§ **YOUR INSTRUCTIONS**:
Using the data below, copy each line that includes the word "caption".

>> START

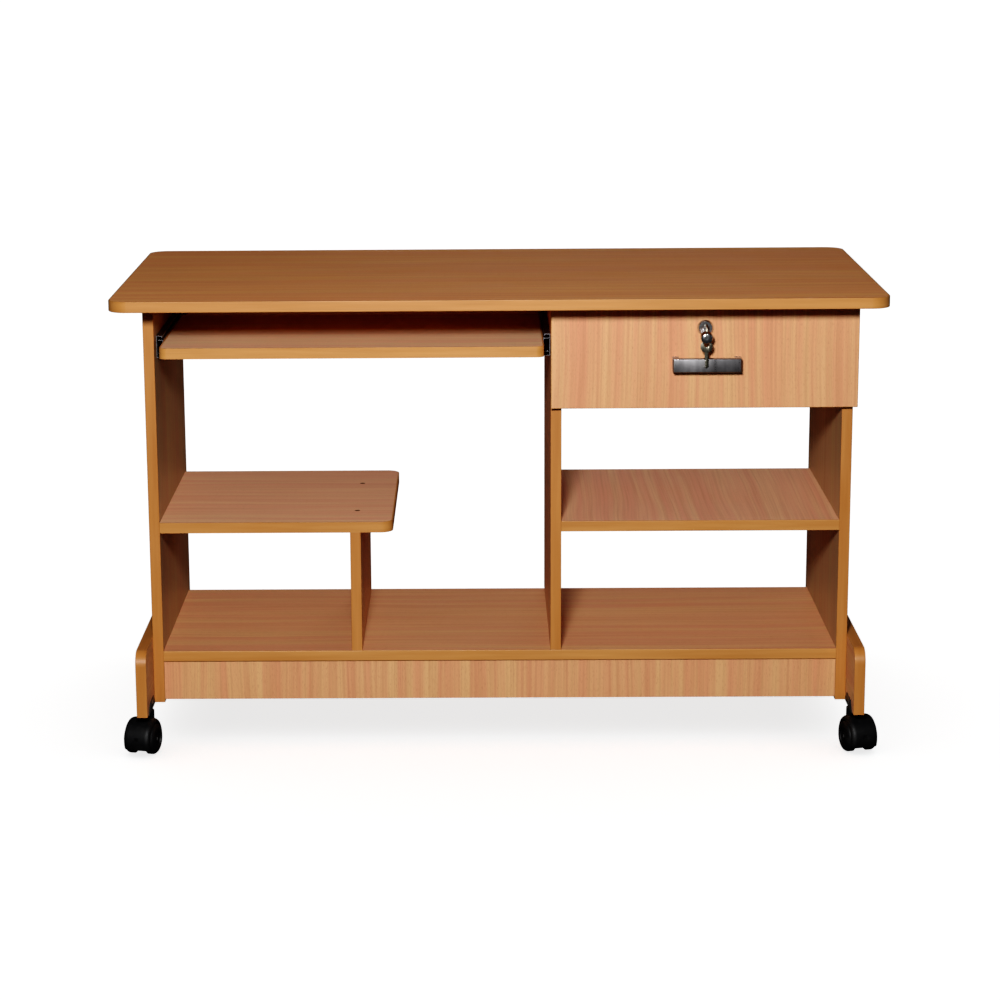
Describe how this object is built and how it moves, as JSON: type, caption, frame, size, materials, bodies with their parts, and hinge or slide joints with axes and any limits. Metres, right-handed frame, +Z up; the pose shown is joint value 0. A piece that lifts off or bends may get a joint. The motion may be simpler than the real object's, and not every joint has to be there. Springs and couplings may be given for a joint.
{
  "type": "computer desk",
  "caption": "Laminated computer desk with a sliding keyboard tray, a lockable drawer, open shelves and swivel casters.",
  "frame": {"origin": "on the floor under the middle of the desk", "axes": "+X along the desk to the right as seen from the front, -Y to the front, +Z up"},
  "size_m": [1.2, 0.6, 0.732],
  "materials": {
    "beech_laminate": "satin beech-pattern melamine laminate",
    "edge_band": "satin golden edge band",
    "drawer_laminate": "satin melamine laminate",
    "bronzed_screw": "bronzed",
    "zinc_steel": "zinc plated",
    "ball_steel": "oiled steel",
    "black_steel": "black paint",
    "handle_metal": "brushed dark nickel",
    "lock_chrome": "polished",
    "key_metal": "worn dark nickel",
    "caster_plastic": "moulded black nylon"
  },
  "bodies": {
    "desk": {"top_panel": "beech_laminate", "top_edge_band": "edge_band", "left_side_panel": "beech_laminate", "right_side_panel": "beech_laminate", "centre_divider": "beech_laminate", "short_divider": "beech_laminate", "bottom_shelf": "beech_laminate", "right_shelf": "beech_laminate", "left_shelf": "beech_laminate", "shelf_edge_bands": "edge_band", "upright_edge_bands": "edge_band", "front_plinth": "beech_laminate", "back_plinth": "beech_laminate", "left_rear_rail": "beech_laminate", "right_rear_rail": "beech_laminate", "left_foot_board": "beech_laminate", "right_foot_board": "beech_laminate", "foot_edge_bands": "edge_band", "panel_screws": "bronzed_screw", "wood_screws": "zinc_steel", "top_brackets": "zinc_steel", "tray_slide_outers": "zinc_steel", "drawer_slide_outers": "zinc_steel", "caster_clamps": "black_steel", "caster_stems": "zinc_steel"},
    "tray": {"tray_panel": "beech_laminate", "tray_edge_band": "edge_band", "tray_slide_inners": "zinc_steel", "tray_screws": "zinc_steel"},
    "tray_bearings": {"tray_ball_cages": "ball_steel"},
    "drawer": {"drawer_front": "beech_laminate", "drawer_front_band": "edge_band", "drawer_inner_front": "drawer_laminate", "drawer_back": "drawer_laminate", "drawer_bottom": "drawer_laminate", "drawer_sides": "drawer_laminate", "drawer_slide_inners": "zinc_steel", "drawer_screws": "zinc_steel", "handle": "handle_metal", "handle_screws": "zinc_steel", "lock_body": "lock_chrome", "lock_nut": "zinc_steel"},
    "drawer_bearings": {"drawer_ball_cages": "ball_steel"},
    "lock_cylinder": {"lock_plug": "lock_chrome", "lock_cam": "zinc_steel", "key": "key_metal"},
    "hanging_ring": {"key_ring": "lock_chrome"},
    "hanging_key": {"spare_key": "key_metal"},
    "front_left_caster": {"front_left_caster_hood": "caster_plastic", "front_left_caster_axle": "zinc_steel"},
    "front_left_wheels": {"front_left_caster_wheels": "caster_plastic"},
    "front_right_caster": {"front_right_caster_hood": "caster_plastic", "front_right_caster_axle": "zinc_steel"},
    "front_right_wheels": {"front_right_caster_wheels": "caster_plastic"},
    "rear_left_caster": {"rear_left_caster_hood": "caster_plastic", "rear_left_caster_axle": "zinc_steel"},
    "rear_left_wheels": {"rear_left_caster_wheels": "caster_plastic"},
    "rear_right_caster": {"rear_right_caster_hood": "caster_plastic", "rear_right_caster_axle": "zinc_steel"},
    "rear_right_wheels": {"rear_right_caster_wheels": "caster_plastic"}
  },
  "joints": [
    {"name": "tray_slide", "type": "slide", "parent": "desk", "child": "tray", "axis": [0, -1, 0], "range_m": [0, 0.25]},
    {"name": "tray_bearing_slide", "type": "slide", "parent": "desk", "child": "tray_bearings", "axis": [0, -1, 0], "range_m": [0, 0.125]},
    {"name": "drawer_slide", "type": "slide", "parent": "desk", "child": "drawer", "axis": [0, -1, 0], "range_m": [0, 0.25]},
    {"name": "drawer_bearing_slide", "type": "slide", "parent": "desk", "child": "drawer_bearings", "axis": [0, -1, 0], "range_m": [0, 0.125]},
    {"name": "lock_turn", "type": "hinge", "parent": "drawer", "child": "lock_cylinder", "pos_m": [0.322, -0.222, 0.675], "axis": [0, -1, 0], "range_deg": [0, 90]},
    {"name": "ring_swing", "type": "hinge", "parent": "lock_cylinder", "child": "hanging_ring", "pos_m": [0.322, -0.2506, 0.6729], "axis": [-1, 0, 0], "range_deg": [-2, 70]},
    {"name": "spare_key_swing", "type": "hinge", "parent": "hanging_ring", "child": "hanging_key", "pos_m": [0.322, -0.2506, 0.6555], "axis": [-1, 0, 0], "range_deg": [-2, 20]},
    {"name": "front_left_swivel", "type": "hinge", "parent": "desk", "child": "front_left_caster", "pos_m": [-0.5655, -0.246, 0.066], "axis": [0, 0, 1], "continuous": true},
    {"name": "front_left_roll", "type": "hinge", "parent": "front_left_caster", "child": "front_left_wheels", "pos_m": [-0.56986, -0.26347, 0.025], "axis": [0.9703, -0.2419, 0], "continuous": true},
    {"name": "front_right_swivel", "type": "hinge", "parent": "desk", "child": "front_right_caster", "pos_m": [0.5655, -0.246, 0.066], "axis": [0, 0, 1], "continuous": true},
    {"name": "front_right_roll", "type": "hinge", "parent": "front_right_caster", "child": "front_right_wheels", "pos_m": [0.56986, -0.26347, 0.025], "axis": [0.9703, 0.2419, 0], "continuous": true},
    {"name": "rear_left_swivel", "type": "hinge", "parent": "desk", "child": "rear_left_caster", "pos_m": [-0.5655, 0.246, 0.066], "axis": [0, 0, 1], "continuous": true},
    {"name": "rear_left_roll", "type": "hinge", "parent": "rear_left_caster", "child": "rear_left_wheels", "pos_m": [-0.56986, 0.22853, 0.025], "axis": [0.9703, -0.2419, 0], "continuous": true},
    {"name": "rear_right_swivel", "type": "hinge", "parent": "desk", "child": "rear_right_caster", "pos_m": [0.5655, 0.246, 0.066], "axis": [0, 0, 1], "continuous": true},
    {"name": "rear_right_roll", "type": "hinge", "parent": "rear_right_caster", "child": "rear_right_wheels", "pos_m": [0.56986, 0.22853, 0.025], "axis": [0.9703, 0.2419, 0], "continuous": true}
  ],
  "couplings": [
    {"joint": "tray_bearing_slide", "follows": "tray_slide", "ratio": 0.5},
    {"joint": "drawer_bearing_slide", "follows": "drawer_slide", "ratio": 0.5}
  ]
}
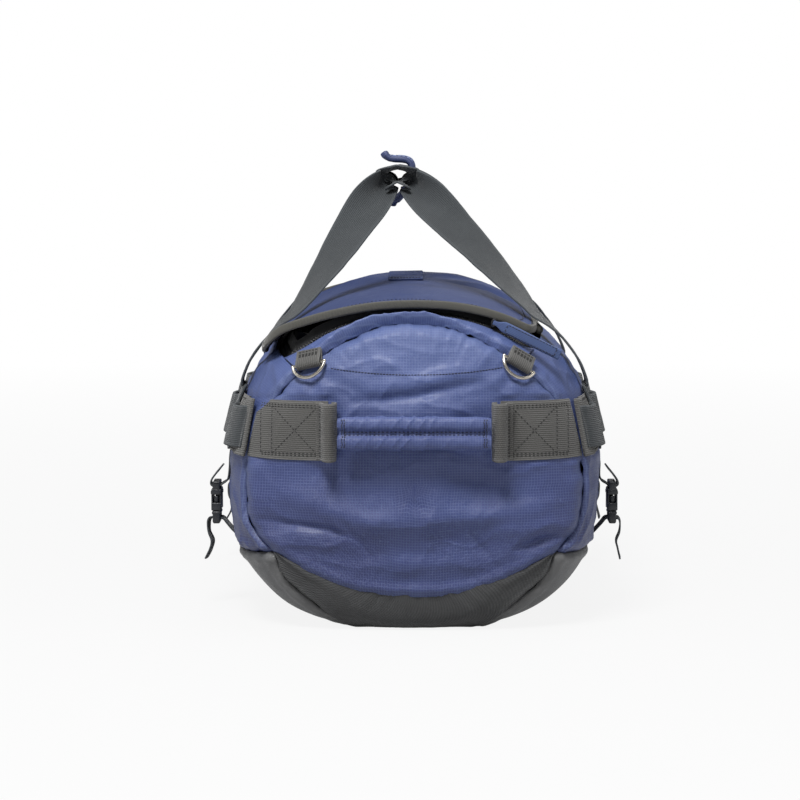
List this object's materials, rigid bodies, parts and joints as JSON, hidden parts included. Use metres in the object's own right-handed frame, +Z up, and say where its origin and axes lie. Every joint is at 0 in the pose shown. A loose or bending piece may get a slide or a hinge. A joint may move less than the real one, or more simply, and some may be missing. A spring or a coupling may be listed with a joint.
{
  "type": "expedition duffel bag",
  "caption": "Soft travel duffel with a zipped D-shaped lid, two carry handles held by a wrap, grab handles, lash loops, rings and side-release compression buckles.",
  "frame": {"origin": "middle of the base, on the surface that the bag stands on", "axes": "+Z up, +Y along the length of the bag, +X across it towards the side that the lid is hinged on"},
  "size_m": [0.3714, 0.6828, 0.3971],
  "materials": {
    "blue_ripstop": "coated ripstop with a low sheen",
    "lid_fabric": "smooth coated cloth with a soft sheen",
    "blue_webbing": "woven webbing and padded cloth, matte",
    "base_weave": "coarse woven cloth, matte",
    "base_satin": "smooth coated cloth, satin",
    "base_foam": "lined foam board, matte",
    "grey_webbing": "ribbed webbing, matte",
    "binding": "ribbed edge binding, matte",
    "zip_tape": "woven tape with moulded teeth",
    "zip_metal": "black painted, semi-gloss",
    "mesh": "open mesh, matte",
    "ring_metal": "nickel plated, polished",
    "strap": "narrow woven strap, matte",
    "buckle": "dark moulded plastic, glossy"
  },
  "bodies": {
    "bag": {"near_end_panel": "blue_ripstop", "far_end_panel": "blue_ripstop", "near_base_cap": "base_weave", "far_base_cap": "base_weave", "base_panel": "base_satin", "left_side_panel": "blue_ripstop", "right_side_panel": "blue_ripstop", "near_zip_gusset": "blue_ripstop", "far_zip_gusset": "blue_ripstop", "base_pad": "base_foam", "hinge_fold": "binding", "body_zip_half": "zip_tape", "left_side_webbing": "grey_webbing", "right_side_webbing": "grey_webbing", "near_end_webbing": "grey_webbing", "far_end_webbing": "grey_webbing", "left_lash_loops": "grey_webbing", "right_lash_loops": "grey_webbing", "left_handle_roots": "grey_webbing", "right_handle_roots": "grey_webbing", "near_grab_sleeve": "blue_webbing", "far_grab_sleeve": "blue_webbing", "near_grab_loops": "grey_webbing", "far_grab_loops": "grey_webbing", "ring_tabs": "grey_webbing", "left_upper_straps": "strap", "right_upper_straps": "strap", "near_left_socket": "buckle", "near_right_socket": "buckle", "far_left_socket": "buckle", "far_right_socket": "buckle", "near_left_strap": "strap", "near_right_strap": "strap", "far_left_strap": "strap", "far_right_strap": "strap"},
    "lid": {"lid_panel": "lid_fabric", "lid_binding": "binding", "lid_zip_half": "zip_tape", "lid_mesh_pocket": "mesh", "lid_lash_patch": "blue_ripstop"},
    "slider": {"zip_slider": "zip_metal"},
    "pull": {"zip_pull": "blue_webbing"},
    "left_carry": {"left_handle": "grey_webbing", "left_handle_legs": "grey_webbing"},
    "right_carry": {"right_handle": "grey_webbing", "right_handle_legs": "grey_webbing", "grip_wrap": "blue_webbing"},
    "near_left_d": {"near_left_ring": "ring_metal"},
    "near_right_d": {"near_right_ring": "ring_metal"},
    "far_left_d": {"far_left_ring": "ring_metal"},
    "far_right_d": {"far_right_ring": "ring_metal"},
    "near_left_clip": {"near_left_plug": "buckle"},
    "near_right_clip": {"near_right_plug": "buckle"},
    "far_left_clip": {"far_left_plug": "buckle"},
    "far_right_clip": {"far_right_plug": "buckle"}
  },
  "joints": [
    {"name": "lid_hinge", "type": "hinge", "parent": "bag", "child": "lid", "pos_m": [0.108, 0, 0.24854], "axis": [0, 1, 0], "range_deg": [0, 148]},
    {"name": "left_handle_swing", "type": "hinge", "parent": "bag", "child": "left_carry", "pos_m": [-0.14928, 0, 0.198], "axis": [0, -1, 0], "range_deg": [0, 171], "deforming": ["left_handle_legs"]},
    {"name": "right_handle_swing", "type": "hinge", "parent": "bag", "child": "right_carry", "pos_m": [0.14928, 0, 0.198], "axis": [0, 1, 0], "range_deg": [0, 171], "deforming": ["right_handle_legs"]},
    {"name": "slider_travel", "type": "hinge", "parent": "bag", "child": "slider", "pos_m": [0, -0.2726, 0.09182], "axis": [0, 1, 0], "range_deg": [-45, 0]},
    {"name": "pull_swing", "type": "hinge", "parent": "slider", "child": "pull", "pos_m": [0.06717, -0.2836, 0.2591], "axis": [0, 1, 0], "range_deg": [-100, 0]},
    {"name": "near_left_d_swing", "type": "hinge", "parent": "bag", "child": "near_left_d", "pos_m": [-0.08871, -0.29922, 0.22513], "axis": [-0.9177, 0.3372, -0.2101], "range_deg": [0, 100]},
    {"name": "near_right_d_swing", "type": "hinge", "parent": "bag", "child": "near_right_d", "pos_m": [0.08767, -0.29977, 0.22509], "axis": [-0.8516, -0.1032, 0.5139], "range_deg": [0, 100]},
    {"name": "far_left_d_swing", "type": "hinge", "parent": "bag", "child": "far_left_d", "pos_m": [-0.08871, 0.29922, 0.22513], "axis": [0.9177, 0.3372, 0.2101], "range_deg": [0, 100]},
    {"name": "far_right_d_swing", "type": "hinge", "parent": "bag", "child": "far_right_d", "pos_m": [0.08767, 0.29977, 0.22509], "axis": [0.8516, -0.1032, -0.5139], "range_deg": [0, 100]},
    {"name": "near_left_clip_pull", "type": "slide", "parent": "bag", "child": "near_left_clip", "axis": [0, 0, -1], "range_m": [0, 0.022], "deforming": ["near_left_strap"]},
    {"name": "near_right_clip_pull", "type": "slide", "parent": "bag", "child": "near_right_clip", "axis": [0, 0, -1], "range_m": [0, 0.022], "deforming": ["near_right_strap"]},
    {"name": "far_left_clip_pull", "type": "slide", "parent": "bag", "child": "far_left_clip", "axis": [0, 0, -1], "range_m": [0, 0.022], "deforming": ["far_left_strap"]},
    {"name": "far_right_clip_pull", "type": "slide", "parent": "bag", "child": "far_right_clip", "axis": [0, 0, -1], "range_m": [0, 0.022], "deforming": ["far_right_strap"]}
  ],
  "couplings": [
    {"joint": "left_handle_swing", "follows": "lid_hinge", "ratio": 1.15},
    {"joint": "right_handle_swing", "follows": "lid_hinge", "ratio": 1.15}
  ]
}
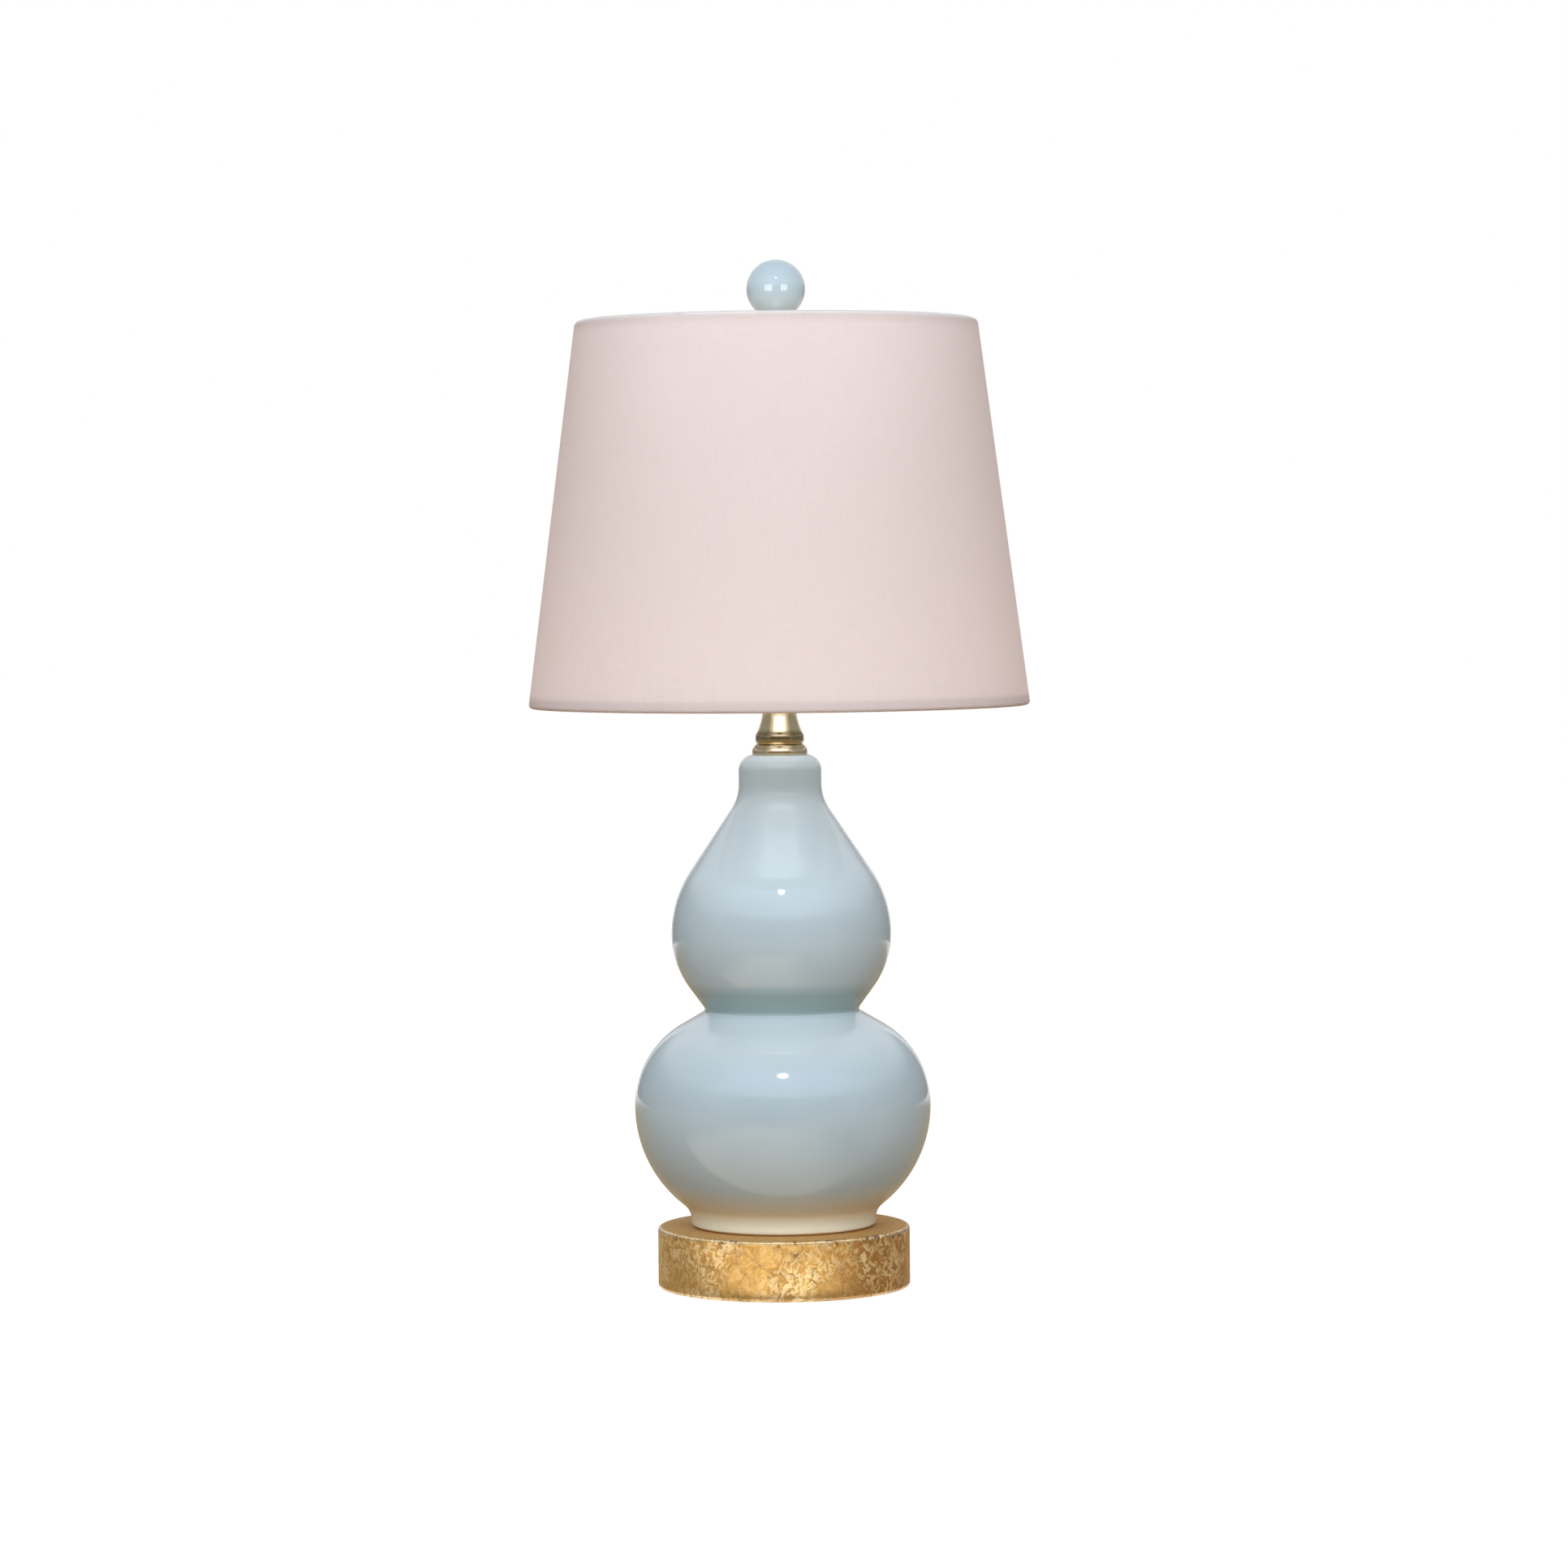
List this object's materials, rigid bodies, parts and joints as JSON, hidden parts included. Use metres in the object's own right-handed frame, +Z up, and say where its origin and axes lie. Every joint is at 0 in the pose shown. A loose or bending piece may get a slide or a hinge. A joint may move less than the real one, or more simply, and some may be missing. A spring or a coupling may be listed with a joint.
{
  "type": "table lamp",
  "caption": "Double gourd ceramic table lamp on a gilded disc base, with an empire linen shade on a detachable harp and a ball finial.",
  "frame": {"origin": "centre of the felt's underside, on the table", "axes": "+Z up the lamp's axis, -Y the front, +Y the side of the cord inlet, +X to the right"},
  "size_m": [0.2535, 0.2534, 0.5204],
  "materials": {
    "gilded_wood": "gold leaf over a turned wood disc",
    "felt": "felt",
    "black_rubber": "matt",
    "zinc_steel": "zinc plated",
    "celadon_glaze": "gloss glaze",
    "polished_brass": "polished",
    "shell_brass": "satin",
    "insulating_paper": "waxed",
    "black_phenolic": "moulded",
    "knob_plastic": "moulded",
    "linen": "fine linen",
    "styrene": "satin",
    "white_wire": "enamel",
    "frosted_glass": "frosted inside",
    "cap_brass": "bright",
    "black_glass": "gloss",
    "clear_glass": "clear",
    "tungsten": "drawn"
  },
  "bodies": {
    "lamp": {"base_block": "gilded_wood", "base_felt": "felt", "cord_bushing": "black_rubber", "lamp_pipe": "zinc_steel", "bottom_washer": "zinc_steel", "lock_washer": "zinc_steel", "bottom_nut": "zinc_steel", "seat_gasket": "black_rubber", "gourd_body": "celadon_glaze", "vase_cap": "polished_brass", "brass_neck": "polished_brass", "harp_saddle": "polished_brass", "saddle_nut": "zinc_steel", "socket_cap": "shell_brass", "socket_set_screw": "zinc_steel", "socket_shell": "shell_brass", "socket_liner": "insulating_paper", "socket_core": "black_phenolic", "socket_thread_shell": "cap_brass", "socket_contact": "cap_brass", "terminal_screws": "cap_brass"},
    "switch": {"switch_shaft": "shell_brass", "switch_knob": "knob_plastic"},
    "bulb": {"bulb_glass": "frosted_glass", "bulb_cap": "cap_brass", "bulb_insulator": "black_glass", "bulb_contact": "cap_brass", "bulb_stem": "clear_glass", "bulb_filament": "tungsten"},
    "harp": {"harp_loop": "polished_brass", "harp_stud": "polished_brass"},
    "left_sleeve": {"harp_sleeve_left": "polished_brass"},
    "right_sleeve": {"harp_sleeve_right": "polished_brass"},
    "shade": {"shade_linen": "linen", "shade_backing": "styrene", "shade_low_hem": "linen", "shade_top_hem": "linen", "shade_low_ring": "white_wire", "spider_fitter": "white_wire"},
    "finial": {"finial_base": "polished_brass", "finial_ball": "celadon_glaze"}
  },
  "joints": [
    {"name": "switch_turn", "type": "hinge", "parent": "lamp", "child": "switch", "pos_m": [0, -0.027, 0.329], "axis": [0, -1, 0], "continuous": true},
    {"name": "bulb_turn", "type": "hinge", "parent": "lamp", "child": "bulb", "pos_m": [0, 0, 0.35], "axis": [0, 0, 1], "continuous": true},
    {"name": "harp_lift", "type": "slide", "parent": "lamp", "child": "harp", "axis": [0, 0, 1], "range_m": [0, 0.05]},
    {"name": "left_sleeve_slide", "type": "slide", "parent": "harp", "child": "left_sleeve", "axis": [0, 0, 1], "range_m": [0, 0.012]},
    {"name": "right_sleeve_slide", "type": "slide", "parent": "harp", "child": "right_sleeve", "axis": [0, 0, 1], "range_m": [0, 0.012]},
    {"name": "shade_lift", "type": "slide", "parent": "harp", "child": "shade", "axis": [0, 0, 1], "range_m": [0, 0.2]},
    {"name": "finial_turn", "type": "hinge", "parent": "shade", "child": "finial", "pos_m": [0, 0, 0.5], "axis": [0, 0, 1], "continuous": true}
  ]
}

>> END

§ **SOLUTION TO THE PROBLEM**:
Describe how this object is built and how it moves, as JSON: type, caption, frame, size, materials, bodies with their parts, and hinge or slide joints with axes and any limits. Metres, right-handed frame, +Z up; the pose shown is joint value 0. A piece that lifts off or bends may get a joint. The motion may be simpler than the real object's, and not every joint has to be there. Springs and couplings may be given for a joint.
  "caption": "Laminated computer desk with a sliding keyboard tray, a lockable drawer, open shelves and swivel casters.",
  "caption": "Soft travel duffel with a zipped D-shaped lid, two carry handles held by a wrap, grab handles, lash loops, rings and side-release compression buckles.",
  "caption": "Double gourd ceramic table lamp on a gilded disc base, with an empire linen shade on a detachable harp and a ball finial.",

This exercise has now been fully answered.